Time complexity : O(h) where h is height of BST.

Space Complexity: O(1)

### Explanation:

#### The code above is a C++ implementation of an algorithm to find the second largest element in a binary search tree (BST).

• The Node struct defines the structure of a node in the binary tree, which has a value, and pointers to its left and right child nodes.
• The findSecondLargest function takes the root node of the BST as its input and returns the second largest value stored in the tree. The function implements the algorithm described in a previous answer, which takes advantage of the property of BSTs that the largest element is stored in the rightmost node.
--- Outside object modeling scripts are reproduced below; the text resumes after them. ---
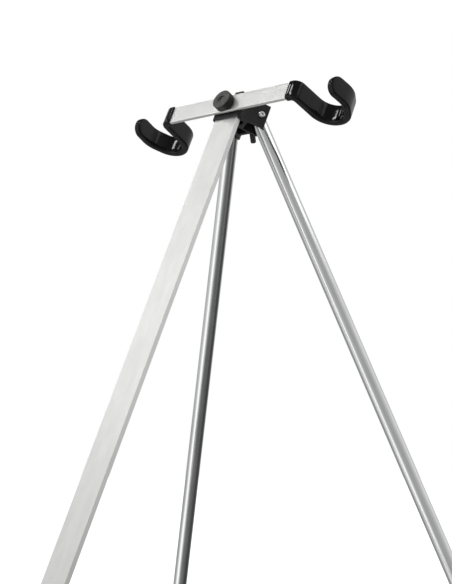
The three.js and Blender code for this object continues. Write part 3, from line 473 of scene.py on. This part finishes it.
def mesh_from(name, shape):
    """Mesh of a bmesh, with its normals outwards and its surface smooth."""
    bmesh.ops.remove_doubles(shape, verts=shape.verts, dist=WELD)
    bmesh.ops.recalc_face_normals(shape, faces=shape.faces)
    for face in shape.faces:
        face.smooth = True
    mesh = bpy.data.meshes.new(name)
    shape.to_mesh(mesh)
    shape.free()
    return mesh


def bridge(shape, rings, closed=True):
    """Quads between rings of vertices. Neighbours that coincide are welded later."""
    count = len(rings[0])
    last = count if closed else count - 1
    for lower, upper in zip(rings, rings[1:]):
        for index in range(last):
            following = (index + 1) % count
            corners = [lower[index], lower[following], upper[following], upper[index]]
            shape.faces.new(corners)


def softened(node, place, look, width):
    """Copy of a CAD solid with its edges rounded off."""
    mesh = frame["nodes"][node].data.copy()
    mesh.transform(place.inverted())
    shape = bmesh.new()
    shape.from_mesh(mesh)
    bmesh.ops.remove_doubles(shape, verts=shape.verts, dist=WELD)
    bmesh.ops.dissolve_limit(
        shape, angle_limit=FLAT_ANGLE, verts=shape.verts, edges=shape.edges)
    for face in shape.faces:
        face.smooth = True
    shape.to_mesh(mesh)
    shape.free()
    piece = add_piece(node + "_softened", mesh, place, look, node)
    bevel = piece.modifiers.new("edges", "BEVEL")
    bevel.width = width
    bevel.segments = EDGE_CUTS
    bevel.limit_method = "ANGLE"
    bevel.angle_limit = EDGE_ANGLE
    level = piece.modifiers.new("flat_faces", "WEIGHTED_NORMAL")
    level.keep_sharp = True
    return piece


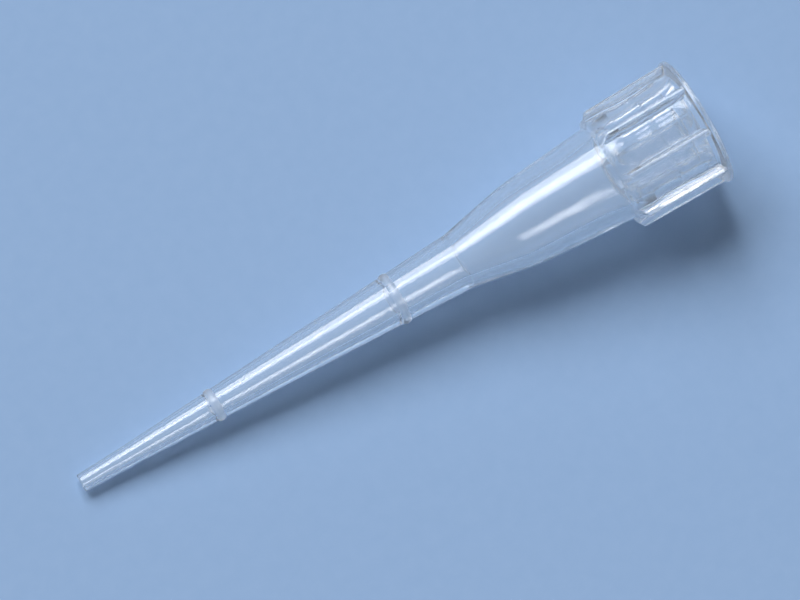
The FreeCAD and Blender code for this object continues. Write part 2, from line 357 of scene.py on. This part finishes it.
# %% Crowd the steps at the ribs
EIGHTH = 2 * math.pi / RIB_COUNT
RIB_STEPS = 8                    # steps of the turning across one rib
RIB_ROOT_HALF = 0.21 * mm
ROOT_TURN = math.asin(RIB_ROOT_HALF / PANEL_R)  # half of a rib's root, as a turn about the axis
even_turn = math.pi * RIB_STEPS / STEPS         # the same half in the even steps of the spin


def rib_frame(point):
    """The rotation of the nearest rib's middle, and the point as seen with that rib turned onto +X."""
    turn = (math.floor(math.atan2(point.y, point.x) / EIGHTH) + 0.5) * EIGHTH
    return turn, Matrix.Rotation(-turn, 3, "Z") @ point


def crowded(across):
    """Where a point at an even angle from the middle of a rib goes."""
    if abs(across) < even_turn:
        return across * ROOT_TURN / even_turn
    share = (abs(across) - even_turn) / (EIGHTH / 2 - even_turn)
    return math.copysign(ROOT_TURN + (EIGHTH / 2 - ROOT_TURN) * share, across)


for vertex in tip.data.vertices:
    local = rib_frame(vertex.co)[1]
    across = math.atan2(local.y, local.x)
    vertex.co = Matrix.Rotation(crowded(across) - across, 3, "Z") @ vertex.co
print("a rib's root is", round(2 * RIB_ROOT_HALF / mm, 2), "mm wide, in", RIB_STEPS, "steps")

# %% [markdown]
# ## Scooping the panels
# Ribs and panels repeat every eighth of a turn, so a point is described by its angle from the nearest
# rib's middle, and one rule does all eight panels. Each point of a panel slides along the axis to its bent
# row and, inside the hollow, in towards the axis. Moving points keeps the mesh closed and even, which
# cutting would not.

# %% Bend the rows and hollow the panels
def from_panel(local):
    """How far round a local point is from the middle of its panel, no nearer a rib than its root."""
    return EIGHTH / 2 - max(abs(math.atan2(local.y, local.x)), ROOT_TURN)


for vertex in tip.data.vertices:
    turn, local = rib_frame(vertex.co)
    on_panel = math.hypot(*local.xy) > PANEL_R - TINY
    if not on_panel or not PANEL_HEIGHT - TINY < local.z < RIM_FOOT + TINY:
        continue
    row = min(range(len(middle_rows)), key=lambda k: abs(middle_rows[k] - local.z))
    around = from_panel(local)
    height = hollow_rows(around)[row]
    r = PANEL_R
    if abs(height - panel_middle) < scoop_half:
        r = min(r, scooped_x(height) / math.cos(around))
    outward = local.xy.normalized() * r
    vertex.co = Matrix.Rotation(turn, 3, "Z") @ Vector((*outward, height))
print("panels hollowed", round(SCOOP_DEPTH / mm, 2), "mm deep")

# %% [markdown]
# ## The shape of a rib
# Eight narrow ribs stiffen the thin collar, and their feet rest on the rack. Each has drafted sides, so
# that it leaves the mould, and a crowned face, which leans out a little towards the mouth and runs into
# the underside of the rim. A rib could be a bar joined on by a Boolean, but it would leave seams at its
# root. Its shape is written as three small rules instead, which say where the points of the body's own
# skin go.

# %% The crowned face of a rib
RIB_HALF, RIB_CROWN = 0.16 * mm, 0.08 * mm
RIB_FOOT_R = PANEL_R + 0.36 * mm
RIB_HEAD_R = PANEL_R + 0.41 * mm
TRIES = 6                        # enough for the meeting of two slopes to settle
rib_foot = COLLAR_HEIGHT + SHOULDER_SLOPE * (RIB_FOOT_R - SHOULDER_R)
crown_r = (RIB_HALF ** 2 + RIB_CROWN ** 2) / (2 * RIB_CROWN)


def on_face(share, height):
    """A point of a rib's face at a height; share runs from -1 to 1 across the face."""
    rise = (height - rib_foot) / (RIM_FOOT - rib_foot)
    y = RIB_HALF * share
    drop = crown_r - math.sqrt(crown_r ** 2 - y ** 2)
    return Vector((RIB_FOOT_R + (RIB_HEAD_R - RIB_FOOT_R) * rise - drop, y, height))


def meeting(share):
    """The point where the face runs into the rim's underside."""
    height = RIM_FOOT
    for _ in range(TRIES):
        height = RIM_FOOT + RIM_SLOPE * (math.hypot(*on_face(share, height).xy) - PANEL_R)
    return on_face(share, height)


def on_root(share, height):
    """A point of the rib's edge where it crosses the rim's underside, below the meeting."""
    end = meeting(share)
    r = PANEL_R + (height - RIM_FOOT) / RIM_SLOPE
    start_y = PANEL_R * math.sin(ROOT_TURN * share)
    y = start_y + (end.y - start_y) * (height - RIM_FOOT) / (end.z - RIM_FOOT)
    return Vector((math.sqrt(r ** 2 - y ** 2), y, height))


print("face meets the rim", round((meeting(0).z - RIM_FOOT) / mm, 3), "mm above the rim's foot")

# %% [markdown]
# ## Raising the ribs
# The strips of skin under all eight ribs are picked by their place and raised by one Extrude. It makes the
# side walls too. Bars joined on would each leave a wall inside, and this leaves none. The raised strips
# don't move yet: they are set on the crowned face in the next cell.

# %% Extrude the strips under the ribs
head_row = underside[-1].y
mesh = edit(tip, "FACE")
for face in mesh.faces:
    middle = face.calc_center_median()
    local = rib_frame(middle)[1]
    in_rows = PANEL_HEIGHT < middle.z < head_row and math.hypot(*local.xy) > PANEL_R - SCOOP_DEPTH
    face.select = in_rows and abs(math.atan2(local.y, local.x)) < ROOT_TURN
strips = sum(face.select for face in mesh.faces)
bmesh.update_edit_mesh(tip.data)
bpy.ops.mesh.extrude_region_move()
print(strips, "faces raised in", RIB_COUNT, "strips")

# %% [markdown]
# ## Setting the ribs' points
# Every raised point goes onto the crowned face, and the rows on the rim's underside are spaced anew up to
# where face and underside meet. The foot of a rib goes on down the shoulder's slope, and then steeper, as
# a small bevel. Moving the points by rule, not by a scale or a slide, puts each one exactly on the shape.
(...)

By traversing the right subtree, we reach the largest element, and if it has a left subtree, the second largest element will be stored in the rightmost node of that subtree.
• The function starts by initializing two pointers, current and parent, to the root node of the BST and nullptr, respectively.
• The algorithm then enters a while loop, where current is updated to current->right and parent is updated to current until current->right is nullptr. This loop moves current to the rightmost node in the BST, which is the largest element.
• After the loop, the code checks if current->left is nullptr or not. If current->left is not nullptr, the function enters another while loop, where current is updated to current->right until current->right is nullptr. This loop moves current to the rightmost node in the left subtree of the largest element, which is the second largest element. The value stored in this node is then returned.
• If current->left is nullptr, the second largest element is the parent of the largest element, which is stored in parent. The value stored in parent is then returned.
• Finally, the main function demonstrates how to use the findSecondLargest function by creating a sample BST and calling the function with its root node as input. The output of the function is then printed to the console.